→ **Brief**
Identify the lines holding "imported" and copy them.

------------------------------------

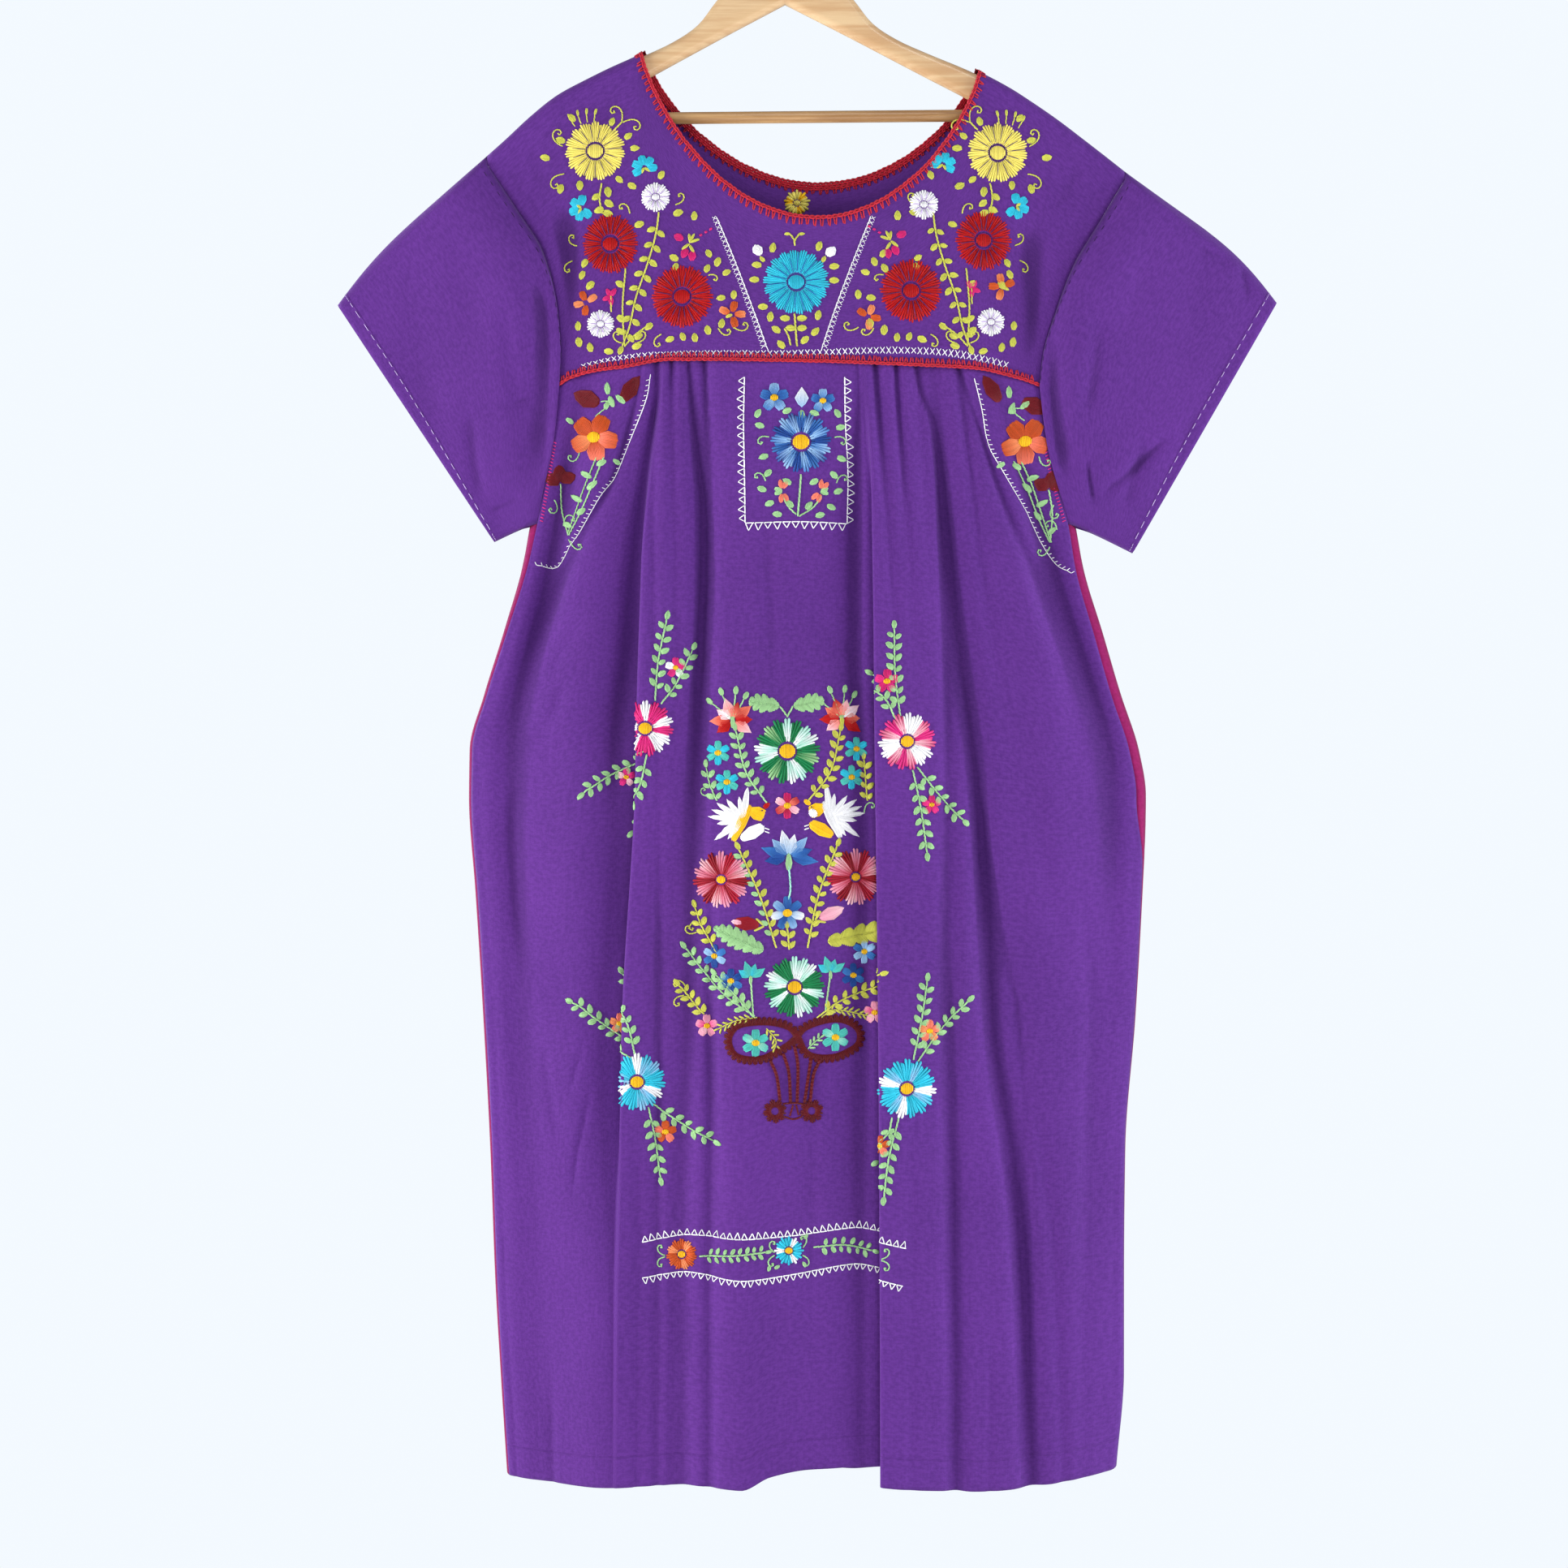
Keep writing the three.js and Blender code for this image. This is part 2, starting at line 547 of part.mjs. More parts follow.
// The yoke's top edge: left shoulder, neckline, right shoulder.
function yokeTop(face) {
  const [leftEnd, rightEnd] = [RIDGE[0].x, RIDGE[RIDGE.length - 1].x];
  const [leftNeck, rightNeck] = [NECK.centre - NECK.half, NECK.centre + NECK.half];
  const shoulder = (from, to) => steps([1, SHOULDER_SPANS]).map((s) => mix(from, to, s));
  const left = shoulder(leftEnd, leftNeck).map((x) => [x, ridgeZ(x)]);
  const neck = NECK_TURNS.slice(1, -1).map((turn) => neckPoint(turn, 0, face));
  const right = shoulder(rightNeck, rightEnd).map((x) => [x, ridgeZ(x)]);
  return [...left, ...neck, ...right];
}

// The yoke between its top edge, the two armholes and the yoke seam.
function yokeGrid(face) {
  const top = yokeTop(face);
  const last = top.length - 1;
  const footShare = (share) => share - FOOT_CROWDING * Math.sin(2 * Math.PI * share) / (2 * Math.PI);
  const footX = (j) => mix(ARMHOLE[5].leftX, ARMHOLE[5].rightX, footShare(j / last));
  const shares = top.map((_, j) => j / last);
  const rows = BAND.slice(0, 3).map((turn) => top.map(([x, z]) => {
    const lower = z - RIDGE_RADIUS * (1 - Math.cos(turn));
    return new THREE.Vector3(x, yokeY(x, lower, face), lower);
  }));
  for (let i = 0; i <= YOKE_ROWS; i += 1) {
    const down = i / YOKE_ROWS;
    const leftX = read(ARMHOLE, 'down', 'leftX', down);
    const leftZ = read(ARMHOLE, 'down', 'leftZ', down);
    const rightX = read(ARMHOLE, 'down', 'rightX', down);
    const rightZ = read(ARMHOLE, 'down', 'rightZ', down);
    rows.push(top.map(([topX, topZ], j) => {
      const share = shares[j];
      const start = topZ - RIDGE_RADIUS;
      const corners = (a, b, c, d) => mix(mix(a, b, share), mix(c, d, share), down);
      const x = mix(topX, footX(j), down) + mix(leftX, rightX, share)
        - corners(top[0][0], top[last][0], footX(0), footX(last));
      const z = mix(start, seamZ(footX(j)), down) + mix(leftZ, rightZ, share)
        - corners(top[0][1] - RIDGE_RADIUS, top[last][1] - RIDGE_RADIUS, SEAM_Z, SEAM_Z);
      return new THREE.Vector3(x, yokeY(x, z, face), z);
    }));
  }
  return rows;
}

function yokeWall(face) {
  const rows = yokeGrid(face);
  const last = rows[0].length - 1;
  const foot = rows.length - 1;
  const normals = gridNormals(rows, false).map((row) => row.map((n) => n.multiplyScalar(-face)));
  rows.forEach((row, i) => [0, last].forEach((j) => {
    normals[i][j] = yokeNormal(row[j].x, row[j].z, face);
  }));
  rows[0].forEach((point, j) => {
    const onShoulder = j <= SHOULDER_SPANS || j >= last - SHOULDER_SPANS;
    normals[0][j] = onShoulder ? ridgeNormal(point.x) : yokeNormal(point.x, point.z, face);
    if (onShoulder) point.y = face * SEAM / 2;
    point.z -= onShoulder ? 0 : SEAM / 2;
  });
  normals[foot] = normals[foot].map(flat);
  rows[foot].forEach((point) => { point.z += SEAM / 2; });
  rows.forEach((row) => {
    row[0].x += SEAM / 2;
    row[last].x -= SEAM / 2;
  });
  const ordered = face < 0 ? rows : rows.map((row) => [...row].reverse());
  const orderedNormals = face < 0 ? normals : normals.map((row) => [...row].reverse());
  return { rows: ordered, normals: orderedNormals };
}

const yokes = { front: yokeWall(-1), back: yokeWall(1) };
for (const [name, grid] of Object.entries(yokes)) {
  add(`yoke_${name}`, wallGeometry(grid.rows, grid.normals), COLOURS.cloth);
  // The crochet line over the seam follows the yoke's lower edge, moved out.
  const edge = grid.rows[grid.rows.length - 1];
  const out = grid.normals[grid.normals.length - 1];
  const line = [1, 0, -1].map((level) => edge.slice(1, -1).map((point, j) => point.clone()
    .addScaledVector(out[j + 1], WALL + SEAM)
    .add(new THREE.Vector3(0, 0, level * EDGING_HEIGHT / 2))));
  const lineNormals = line.map(() => out.slice(1, -1));
  add(`yoke_edging_${name}`, wallGeometry(line, lineNormals), COLOURS.crochet);
}

// The neck edging is a ring that carries on the yokes' surface inside the neckline.
function neckRing(inset) {
  const ring = (face, turns) => turns.map((turn) => {
    const [x, z] = neckPoint(turn, inset, face);
    return new THREE.Vector3(x, turn === 0 || turn === Math.PI ? 0 : yokeY(x, z, face), z);
  });
  return [...ring(-1, NECK_TURNS.slice(0, -1)), ...ring(1, [...NECK_TURNS].reverse().slice(0, -1))];
}
const neckRows = [neckRing(NECK.edging), neckRing(NECK.edging / 2), neckRing(SEAM)];
const neckNormals = gridNormals(neckRows, true);
neckNormals[2] = neckRows[2].map(({ x, y, z }) => (y === 0 ? ridgeNormal(x) : yokeNormal(x, z, Math.sign(y))));
add('neck_edging', wallGeometry(neckRows, neckNormals, true), COLOURS.crochet);

// ---------------------------------------------------------------- sleeves
// The armhole ring: ridge, front down to the underarm, round it, and up the back.
function armholeRing(name) {
  const side = SLEEVES[name].side;
  const row = side < 0 ? RIDGE[0] : RIDGE[RIDGE.length - 1];
  const half = (face) => {
    const points = BAND.slice(1, 3).map((turn) => {
      const z = row.z - RIDGE_RADIUS * (1 - Math.cos(turn));
      return new THREE.Vector3(row.x, yokeY(row.x, z, face), z);
    });
    for (let i = 0; i <= YOKE_ROWS; i += 1) {
      const x = read(ARMHOLE, 'down', `${name}X`, i / YOKE_ROWS);
      const z = read(ARMHOLE, 'down', `${name}Z`, i / YOKE_ROWS);
      points.push(new THREE.Vector3(x, yokeY(x, z, face), z));
    }
    ARM_ROWS.slice(1).forEach((down) => {
      const z = heightAt(down);
      points.push(new THREE.Vector3(body(name, z), face * body('radius', z), z));
    });
    return points;
  };
  const radius = body('radius', UNDERARM_Z);
  const under = [45, 90, 135].map((degrees) => {
    const turn = degrees * Math.PI / 180;
    return new THREE.Vector3(
      body(name, UNDERARM_Z) + side * radius * Math.sin(turn), -radius * Math.cos(turn), UNDERARM_Z);
  });
  return [new THREE.Vector3(row.x, 0, row.z), ...half(-1), ...under, ...half(1).reverse()];
}

// The same ring at the sleeve's hem, where each point lies as far down as at the armhole.
function hemRing(name, armhole) {
  const [top, foot] = [SLEEVES[name].hemTop, SLEEVES[name].hemFoot];
  const length = Math.hypot(foot[0] - top[0], foot[1] - top[1]);
  const radius = HEM_RADIUS;
  const count = (armhole.length - 4) / 2;
  const downs = [0];
  for (let i = 1; i <= count; i += 1) downs.push(downs[i - 1] + armhole[i].distanceTo(armhole[i - 1]));
  return armhole.map((_, k) => {
    const face = k <= count + 1 ? -1 : 1;
    const i = k <= count ? k : armhole.length - k;
    let down = mix(0, length, downs[Math.min(i, count)] / downs[count]);
    let y = face * radius;
    if (i <= 2) {
      down = radius * (1 - Math.cos(BAND[i]));
      y = face * radius * Math.sin(BAND[i]);
    }
    if (i === 3) down = radius;
    const under = k - count;
    if (under >= 0 && under <= 4) {
      const turn = under * Math.PI / 4;
      down = length - radius * (1 - Math.sin(turn));
      y = -radius * Math.cos(turn);
    }
    return new THREE.Vector3(mix(top[0], foot[0], down / length), y, mix(top[1], foot[1], down / length));
  });
}

function sleeveWall(name) {
  const { side, hump, hemTop } = SLEEVES[name];
  const armhole = armholeRing(name);
  const hem = hemRing(name, armhole);
  const lift = new THREE.Vector3(side * HUMP_WAY.out, 0, HUMP_WAY.up).multiplyScalar(hump);
  const middle = armhole.length / 2;
  const rows = SLEEVE_RINGS.map((ring) => armhole.map((start, k) => {
    const share = clamp((middle - Math.abs(k - middle)) / (middle - 2), 0, 1);
    const point = start.clone().lerp(hem[k], ring.out);
    const sag = Math.sin(Math.PI * share) ** 0.8;
    point.y += Math.sign(point.y) * ring.bulge * sag * (point.y < 0 ? 1 : 0.5);
    point.x -= side * ring.over * smooth((share - 0.3) / 0.3) * (1 - smooth((share - 0.85) / 0.15));
    point.addScaledVector(lift, Math.sin(Math.PI * ring.out ** 1.5) * (1 - share) ** 2);
    point.z += Math.abs(k - middle) < 2 ? ring.clear : 0;
    return point;
  }));
  const out = new THREE.Vector3(hemTop[0] - armhole[0].x, 0, hemTop[1] - armhole[0].z).normalize();
  rows[0].forEach((point, k) => {
    const way = new THREE.Vector3().subVectors(hem[k], armhole[k]).setY(0).normalize();
    point.addScaledVector(k === 0 ? out : way, SEAM / 2);
  });
  // Under the arm the sleeve passes just over the side strip's upper edge.
  const facing = rows[0].map((point, k) => {
    const face = k < middle ? -1 : 1;
    if (Math.abs(k - middle) < 2) return null;
    return k === 0 ? ridgeNormal(point.x) : yokeNormal(point.x, point.z, face);
  });
  const turned = (list) => (side < 0 ? list : [...list].reverse());
  const ordered = rows.map(turned);
  const normals = gridNormals(ordered, true);
  turned(facing).forEach((normal, k) => { normals[0][k] = normal ?? normals[0][k]; });
  return wallGeometry(ordered, normals, true);
}
add('sleeve_left', sleeveWall('left'), COLOURS.cloth);
add('sleeve_right', sleeveWall('right'), COLOURS.cloth);

// ---------------------------------------------------------------- hanger
const hanger = new THREE.Group();
hanger.rotation.y = HANGER.tilt;
dress.add(hanger);

function manifoldOf(geometry) {
  geometry.deleteAttribute('normal');
  geometry.deleteAttribute('uv');
  const merged = mergeVertices(geometry, 1e-4);
  return new wasm.Manifold(new wasm.Mesh({
    numProp: 3,
    vertProperties: new Float32Array(merged.attributes.position.array),
    triVerts: new Uint32Array(merged.index.array),
  }));
}

function geometryOf(solid) {
  const { vertProperties, triVerts } = solid.getMesh();
  const geometry = new THREE.BufferGeometry();
  geometry.setAttribute('position', new THREE.Float32BufferAttribute(vertProperties, 3));
  geometry.setIndex([...triVerts]);
  geometry.computeVertexNormals();
  return geometry;
}

// A round bar along X or Z.
function bar(radius, from, to, axis, sides) {
  const geometry = new THREE.CylinderGeometry(radius, radius, Math.abs(to - from), sides);
  if (axis === 'x') geometry.rotateZ(Math.PI / 2).translate((from + to) / 2, 0, HANGER.railZ);
  else geometry.rotateX(Math.PI / 2).translate(0, 0, (from + to) / 2);
  return geometry;
}

function armsGeometry() {
  const mirrored = (points) => points.map(([x, z]) => [-x, z]).reverse();
  const outline = [...mirrored(ARM_TOP).slice(0, -1), ...ARM_TOP, ...ARM_FOOT.slice(0, -1),
    ...mirrored(ARM_FOOT)];
  const shape = new THREE.Shape(outline.map(([x, z]) => new THREE.Vector2(x, z)));
  const geometry = new THREE.ExtrudeGeometry(shape, {
    depth: HANGER.thickness - 2 * HANGER.bevel,
    bevelThickness: HANGER.bevel,
    bevelSize: HANGER.bevel,
    bevelOffset: -HANGER.bevel,
    bevelSegments: 3,
  });
  geometry.rotateX(Math.PI / 2).translate(0, HANGER.thickness / 2 - HANGER.bevel, 0);
  const bore = HANGER.railRadius + HANGER.fit;
  const end = HANGER.railHalf + HANGER.fit;
  const socketStart = 150;
  let arms = manifoldOf(geometry);
  for (const side of [-1, 1]) {
    arms = arms.subtract(manifoldOf(bar(bore, side * socketStart, side * end, 'x', 16)));
  }
  const stem = bar(HANGER.wireRadius + HANGER.fit, HANGER.stemFoot - HANGER.fit, ARM_TOP[0][1] + 5, 'z', 12);
  return geometryOf(arms.subtract(manifoldOf(stem)));
}
add('hanger_arms', armsGeometry(), COLOURS.wood, 0.45, 0, hanger);
add('hanger_rail', bar(HANGER.railRadius, -HANGER.railHalf, HANGER.railHalf, 'x', 16), COLOURS.rail, 0.5, 0, hanger);

// The hook's wire: up out of the hump, over to the right, and round above the origin.
function hookGeometry() {
  const radius = HANGER.hookRadius + HANGER.wireRadius;
  const centreZ = -HANGER.hookRadius;
  const points = [[0, HANGER.stemFoot], [0, -68], [0, -55], [3, -44], [9.5, -34]].map(([x, z]) => vector([x, 0, z]));
  for (let degrees = -36; degrees <= 204; degrees += 12) {
    const turn = degrees * Math.PI / 180;
    points.push(vector([radius * Math.cos(turn), 0, centreZ + radius * Math.sin(turn)]));
  }
  const section = new THREE.Shape();
  section.absarc(0, 0, HANGER.wireRadius, 0, 2 * Math.PI);
  return new THREE.ExtrudeGeometry(section, {
    steps: 34,
    curveSegments: 4,
    extrudePath: new THREE.CatmullRomCurve3(points, false, 'centripetal'),
  });
}
add('hanger_hook', hookGeometry(), COLOURS.steel, 0.25, 1, hanger);

export default dress;
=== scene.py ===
# %% [markdown]
# # A Mexican embroidered dress on a wooden hanger
# The dress is a wide purple cotton dress from the Puebla tradition: a yoke full of flowers, a skirt
# pleated into it, short straight sleeves and a red crochet edge. It hangs on a wooden hanger.
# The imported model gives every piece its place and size. Here each plain wall is replaced by a finer
# and thinner cloth on the same form, and the sewing is laid on it stitch by stitch.

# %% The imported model
import math
import bmesh
import bpy
import numpy as np
from mathutils import Matrix, Vector


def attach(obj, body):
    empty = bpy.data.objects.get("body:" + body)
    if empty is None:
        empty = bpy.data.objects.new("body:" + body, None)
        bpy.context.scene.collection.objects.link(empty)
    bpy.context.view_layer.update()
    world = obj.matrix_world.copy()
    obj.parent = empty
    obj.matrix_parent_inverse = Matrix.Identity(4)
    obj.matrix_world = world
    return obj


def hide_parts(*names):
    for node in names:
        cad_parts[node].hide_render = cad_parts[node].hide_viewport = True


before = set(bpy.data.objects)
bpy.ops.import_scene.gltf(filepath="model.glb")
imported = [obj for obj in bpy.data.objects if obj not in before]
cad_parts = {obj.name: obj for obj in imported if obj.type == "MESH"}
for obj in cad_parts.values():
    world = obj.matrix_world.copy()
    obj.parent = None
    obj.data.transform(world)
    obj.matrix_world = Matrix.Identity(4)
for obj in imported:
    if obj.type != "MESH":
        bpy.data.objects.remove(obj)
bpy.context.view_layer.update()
MM = 0.001
print("pieces of the model:", ", ".join(sorted(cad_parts)))

# %% [markdown]
# A curve through a few stations is the tool for all that follows: outlines, folds and seams are
# short tables, read at any height. This curve never swings past its stations, so a table of rising
# numbers gives a rising edge. All of it works on whole arrays, so a cloth with thousands of points
# is placed in one go. Sizes are in millimetres until a mesh is made.

# %% Tables and curves
def table(columns, rows):
    return dict(zip(columns.split(), np.array(rows, float).T))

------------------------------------

→ **Solved exercise**
# The imported model gives every piece its place and size. Here each plain wall is replaced by a finer
# %% The imported model
imported = [obj for obj in bpy.data.objects if obj not in before]
cad_parts = {obj.name: obj for obj in imported if obj.type == "MESH"}
for obj in imported:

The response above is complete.